Mr. Gowans's store at 115 Nassau Street extended through to Theatre Alley, a distance of over 100 feet. He occupied the store floor, basement and sub-cellar, which in time became crowded with books and pamphlets from floor to ceiling. His stock grew and never diminished. Books lay everywhere in seemingly dire confusion, piled upon tables and on the floor, like Pelion upon Ossian, until they finally toppled over, and the few narrow alleys which had originally been left between the rows became well-nigh impassable. There was no artificial light in the cellar, and the book-hunter must fain grope his way—if permitted—through the bewildering maze by the light of a small tin sperm-oil lamp. The freedom of Mr. Gowans's bookstore was not presented to every passer-by.

There was a certain attempt at arrangement and classification, but the owner of this vast store of printed matter could have had but an imperfect knowledge of what it contained; although I fancy that few of the real book rarities that came into his possession were overlooked, and I am quite sure they were seldom undervalued by him. His prices, when once fixed, were as unalterable as the laws of the Medes and Persians. They were marked in plain figures in the front of the book, and the cost price in cipher at the bottom of the twenty-fifth page.

I am told by Mr. E. W. Nash (Mr. Gowans's clerk for twenty years), that at the time of his employer's death the stock was estimated at 300,000 bound volumes, besides pamphlets innumerable. Eight tons weight of these were sold by his executors at four and one-quarter cents per pound. A few years earlier he could have realized ten cents per pound (including covers), and could he have smuggled them into the Southern Confederacy during the war he would have reaped a fortune.

Although a large proportion of this mass of books and pamphlets was of small interest or value to the bibliophile, still one possessed of sufficient energy and perseverance, and with abundant leisure to delve into these semi-subterranean stores, occasionally might return with a handful of treasure-trove. In a letter to the Journal of Commerce, dated January 15th, 1886, Dr. William C. Prime records a discovery which he made in the cover of a book which he had unearthed in this dusky depository: " It was a small quarto volume, containing two books bound in one, a work of Jerome Gebuiller on the origin and ancestry of Ferdinand, Emperor of the Holy Roman Empire, printed at Haganau in 1530, and an account of the siege of Vienna by the Turks, under Suleiman, in 1529, printed at Augsburg, 1530. The volume was bound in paper boards covered with calfskin. Inside one of these covers were found the following sheets, which had been pasted and pressed together to form the binder's board, a common practice with the 16th century binders:

First--A sheet printed in a large and beautiful black letter, four pages of Low Dutch poetry. Second.-Two sheets from a book, " Exposito Sacri Canonis," a small 16 mo. page, Roman type. Third.--Two sheets from a small (16 mo.) Book of Hours, black letter, late 15th or early 16th century. Fourth.--The last sheet of a black letter 12 mo. book, religious, in Dutch, having one full-page woodcut, the double eagle device of the printer and the colophon of Vosterman. Fifth.--Four pages or one sheet of a neatly printed missal in red and black. Sixth.--Two sheets of a black letter book in Low Dutch—prose and poetry-with colophon of Vosterman, no date or woodcut device. Seventh.--Two sheets from an edition of Despauterius's Latin Grammar, circa 1542. Eighth.—Some sheets of brown paper."

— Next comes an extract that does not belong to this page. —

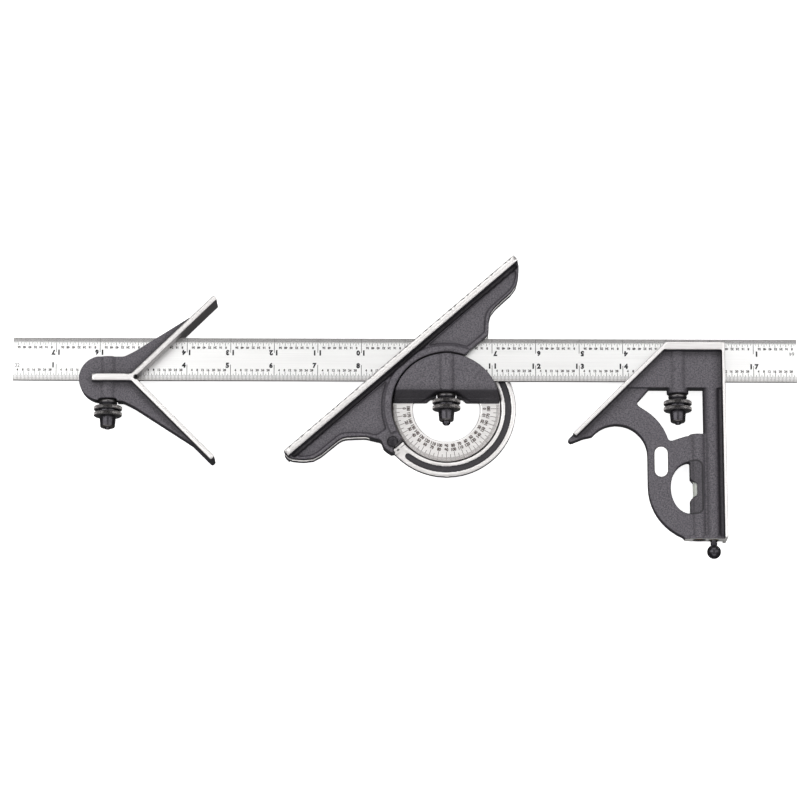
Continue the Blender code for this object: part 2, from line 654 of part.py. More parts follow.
def make_frame():
    """The frame is drawn about the turret axis, u along the straight edge and v towards it."""
    frame = empty("protractor_frame_axis", TURRET_STATION, -TURRET_DROP, PROTRACTOR_ANGLE)
    right = wing_outline()
    left = mirrored(right)[:-2]
    edge = rounded(
        [(EDGE_HALF - 0.2, EDGE_V - 0.3), (-EDGE_HALF + 0.2, EDGE_V - 0.3)]
        + left
        + [(-57.5, 26.0, 9.0), (-47.2, 17.6, 5.0), (-41.9, 9.9, 1.5), (-43.6, 5.4, 2.5)]
        + [(-42.3, -0.2, 1.2), (-40.0, -0.2), (-39.9, 2.1), (-24.0, 2.1)]
        + [(-20.0, 10.0), (20.0, 15.9)]
        + right
    )
    body = plate("protractor_frame", frame, [edge], WING_BACK, WING_TOP, CASTING)
    land_low = EDGE_V - EDGE_LAND
    start = math.degrees(math.asin(15.9 / 36.2))
    border = arc(0, 0, 36.2, start, 166, 28) + arc(0, 0, BORE_RADIUS - 1, 166, start + 4, 28)
    full_outer = arc(0, 0, PLATE_RADIUS, 0, 355, 71)
    full_inner = arc(0, 0, BORE_RADIUS - 0.5, 0, 352.5, 47)
    join(
        body,
        block("edge_land", frame, (-EDGE_HALF, land_low, -LAND), (EDGE_HALF, EDGE_V, LAND)),
        plate("arc_plate", frame, [full_outer, full_inner], DIAL_BACK, DIAL_TOP - 0.02),
        plate("border_ring", frame, [border], 0, 6.8),
    )
    everywhere = 120.0
    sweep = [
        (-everywhere, everywhere),
        (-everywhere, 15.6),
        (-25.0, 15.6),
        (-25.0, -15.6),
        (-everywhere, -15.6),
        (-everywhere, -everywhere),
        (everywhere, -everywhere),
        (everywhere, everywhere),
    ]
    groove_end, groove_radius, groove_half = 190.5, 36.05, 1.95
    turn = math.radians(groove_end)
    groove = arc(0, 0, groove_radius + groove_half, groove_end, 375, 44)
    groove += arc(0, 0, groove_radius - groove_half, 375, groove_end, 44)
    groove += arc(
        groove_radius * math.cos(turn),
        groove_radius * math.sin(turn),
        groove_half,
        groove_end + 200,
        groove_end + 340,
        7,
    )
    lock = lock_frame("protractor_lock_axis")
    cutters = [
        plate("blade_sweep", frame, [sweep], -SLOT, SLOT),
        rod("frame_bore", frame, BORE_RADIUS, (0, 0, -12), (0, 0, 12), sides=72),
        rod("flange_recess", frame, FLANGE_RADIUS + GAP, (0, 0, -12), (0, 0, FLANGE_TOP + GAP), sides=72),
        rod("ring_recess", frame, RING_OUTER + 0.4, (0, 0, -12), (0, 0, DIAL_BACK), sides=72),
        plate("arc_groove", frame, [groove], DIAL_TOP - 0.6, DIAL_TOP + 0.5),
        block("channel_front", frame, (-86.5, land_low - 2.2, 3.2), (86.5, land_low, LAND + 1)),
        block("lock_recess", lock, (-47.5, -5.6, -12), (-30.0, 5.6, DIAL_BACK)),
        rod("lock_hole", lock, 2.3, (LOCK_U, 0, -12), (LOCK_U, 0, 12), sides=24),
    ]
    for side in (1, -1):
        outline = pocket(side)
        cutters.append(plate(f"pocket_front_{side}", frame, [outline], POCKET_FLOOR, LAND + 1))
        cutters.append(plate(f"pocket_back_{side}", frame, [outline], -LAND - 1, WING_BACK + 1.4))
    cutters += [
        rod(f"screw_hole_{i}", frame, 1.3, (*spot, -12), (*spot, -2.6), sides=16)
        for i, spot in enumerate(screw_spots(), 1)
    ]
    cut(body, *cutters)
    make_retaining_ring(frame)
    make_turret_lock(lock_frame("turret_lock_axis"))


def lock_frame(name):
    """About the turret axis, with the lock screw at (LOCK_U, 0)."""
    return empty(name, TURRET_STATION, -TURRET_DROP, PROTRACTOR_ANGLE + LOCK_TURN)


def pocket(side):
    """The sunk panel of one wing, inside its rim."""
    start = math.degrees(math.asin(18.6 / 37.6)) if side > 0 else 20.0
    curve = arc(0, 0, 37.6, 66, start, 8)
    low = [(46.0, 18.6, 1.5), (54.5, 27.4, 10.0), (78.0, 28.0, 12.0), (85.5, 35.2, 1.0)]
    if side < 0:
        low = [(42.0, 14.0, 1.0), (45.4, 18.6, 2.0), (56.0, 28.4, 10.0)]
        low += [(78.0, 28.8, 12.0), (85.5, 35.2, 1.0)]
    corners = rounded(curve + low)
    return corners if side > 0 else [(-u, v) for u, v in reversed(corners)]


def screw_spots():
    """Four fixing screws between the arc plate's edges, clear of the lock."""
    turns = [math.radians(angle) for angle in (45, 135, 225, 315)]
    return [(SCREW_CIRCLE * math.cos(t), SCREW_CIRCLE * math.sin(t)) for t in turns]


def make_retaining_ring(frame):
    """A ring with a gap for the lock shoe holds the turret's flange in the frame."""
    low, high = DIAL_BACK - 1.8, DIAL_BACK - GAP
    first, last = LOCK_TURN - 171, LOCK_TURN + 171
    outline = arc(0, 0, RING_OUTER, first, last, 64) + arc(0, 0, RING_INNER, last, first, 64)
    holes = [arc(x, y, 1.3, 0, 337.5, 15) for x, y in screw_spots()]
    plate("turret_retaining_ring", frame, [outline] + holes, low, high, STEEL)
    for i, (x, y) in enumerate(screw_spots(), 1):
        profile = [(0, -2.9), (0.7, -2.9), (1.0, -3.2), (1.0, low - GAP), (1.9, low - GAP)]
        profile += [(1.9, low - 1.0), (1.6, low - 1.4), (0, low - 1.4)]
        turned(f"ring_screw_{i}", frame, profile, STEEL, (x, y, 0), sides=12)


def make_turret_lock(frame):
    """A lock screw through the frame draws a shoe onto the turret's flange."""
    screw = [(0, 6.9), (2.6, 6.9), (3.0, 6.5), (3.0, 5.9), (2.0, 5.9), (2.0, -8.6), (1.7, -8.9), (0, -8.9)]
    body = turned("turret_lock_screw", frame, screw, BLACK_OXIDE, (LOCK_U, 0, 0), sides=24)
    cut(body, block("lock_slot", frame, (LOCK_U - 4, -0.5, 6.3), (LOCK_U + 4, 0.5, 8)))
    nut = [(2.3, -7.0), (4.6, -7.0), (5.0, -7.3), (5.0, -8.8), (4.6, -9.1), (2.3, -9.1)]
    turned("turret_lock_nut", frame, nut, BLACK_OXIDE, (LOCK_U, 0, 0))
    outline = rounded([(-30.2, 3.6, 0.8), (-42.8, 3.6, 3.0), (-42.8, -3.6, 3.0), (-30.2, -3.6, 0.8)])
    hole = arc(LOCK_U, 0, 2.3, 0, 345, 23)
    plate("turret_lock_shoe", frame, [outline, hole], DIAL_BACK - 1.8, DIAL_BACK - GAP, BRASS)


def smooth_round_pieces():
    """Round faces shade smooth, and edges sharper than 35 degrees stay sharp."""
    for made in PARTS.objects:
        if made.type == "MESH":
            made.data.shade_smooth()
            made.data.set_sharp_from_angle(angle=math.radians(35))


make_blade()
make_center_head()
make_turret()
make_frame()
make_square_head()
smooth_round_pieces()
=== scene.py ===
import math

import bmesh
import bpy
import numpy as np
from mathutils import Matrix, Vector

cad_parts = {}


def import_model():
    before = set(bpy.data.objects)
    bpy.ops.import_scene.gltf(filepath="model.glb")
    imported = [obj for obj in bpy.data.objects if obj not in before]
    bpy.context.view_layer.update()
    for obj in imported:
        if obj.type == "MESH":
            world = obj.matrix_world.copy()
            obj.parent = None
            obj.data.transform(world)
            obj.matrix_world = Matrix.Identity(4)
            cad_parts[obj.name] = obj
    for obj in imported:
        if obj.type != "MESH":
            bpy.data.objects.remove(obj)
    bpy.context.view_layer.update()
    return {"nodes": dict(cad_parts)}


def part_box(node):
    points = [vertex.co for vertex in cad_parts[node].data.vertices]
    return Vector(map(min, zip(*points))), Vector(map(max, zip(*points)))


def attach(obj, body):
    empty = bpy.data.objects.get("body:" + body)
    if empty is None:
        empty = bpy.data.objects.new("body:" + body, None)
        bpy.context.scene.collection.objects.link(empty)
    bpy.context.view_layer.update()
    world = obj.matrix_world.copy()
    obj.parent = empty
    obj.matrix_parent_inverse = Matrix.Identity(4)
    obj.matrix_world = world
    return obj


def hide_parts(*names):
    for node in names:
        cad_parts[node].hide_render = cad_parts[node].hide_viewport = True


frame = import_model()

# Looks of the combination square set. +X runs along the blade and +Z is up, as in the CAD model.
# Lengths below are millimetres, and MM turns them into metres.

MM = 0.001

NODES = frame["nodes"]
INCH = 25.4

# Places, read from the frame
BLADE_LOW, BLADE_HIGH = (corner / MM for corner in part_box("blade"))
MIDDLE_Z = (BLADE_LOW.z + BLADE_HIGH.z) / 2
LAND = 9.5  # half the width of a ground land


def clamp_axis(head):
    low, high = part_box(head + "_clamp_nut")
    return (low.x + high.x) / 2 / MM


CENTER_X = clamp_axis("center")
TURRET_X = clamp_axis("turret")
SQUARE_X = clamp_axis("square")
FLANGE_RADIUS = 33.0
TURRET_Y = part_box("protractor_turret")[0].y / MM + FLANGE_RADIUS
SWIVEL = math.radians(41.4)
ACROSS_EDGE = Vector((-math.sin(SWIVEL), math.cos(SWIVEL), 0.0))
TURRET_AXIS = Vector((TURRET_X, TURRET_Y, MIDDLE_Z))

# Sizes shared with the CAD model
SLOT = 1.5  # half the width of a blade slot
DIAL_TOP = MIDDLE_Z - SLOT
PLATE_TOP = DIAL_TOP - 0.02  # top of the arc plate beside the dial
GROOVE_FLOOR = MIDDLE_Z - 2.1  # floor of the black groove in the arc plate
EDGE_OUT = 41.5  # from the turret's axis to the straight edge
VERTEX_X = CENTER_X + 16.0  # bottom of the centre head's vee
MITRE_X = SQUARE_X - 7.0  # where the mitre leaves the square head's top edge
SCOOP_LEFT, SCOOP_RIGHT = SQUARE_X + 4.2, SQUARE_X + 13.3  # the sunk place over the vial
SCOOP_CORNER = 3.4  # its corner radius
INK_LIFT = 0.004  # how far the ink stands off the metal below it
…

An enterprising firm of booksellers in this city placard their window in this enticing fashion: "25,000 books at our price, 50,000 at your price, 100,000 at any price." It was books in the last-named category of which Mr. Gowans was the most liberal purchaser. He, or his representative, was in constant attendance at the auction room. When the auctioneer could obtain no other bid, the lot would be knocked down at a nominal price to "Mr. Chase," Mr. Gowans's commercial pseudonym. Thus he bought extensively without making serious inroads into his capital.

At these auction sales Mr. Gowans appears to have been addicted to a practice of interrupting the auctioneer with questions concerning the book that was passing under the hammer. When the celebrated John Keese filled the "pulpit," Mr. Gowans always found his match. A work entitled "History of the Taters," was offered for sale.

"Is not that Tartars?" asked Mr. Gowans.
"No; their wives were the tartars," was the immediate reply. There are many amusing anecdotes still in circulation that illustrate the ready wit of this popular member of the book auction firm of Cooley, Keese & Co. People flocked to their evening sales as they would to a play, and the comedian Burton, it is said, regarded them as no contemptible rival to his theatre in Chambers Street.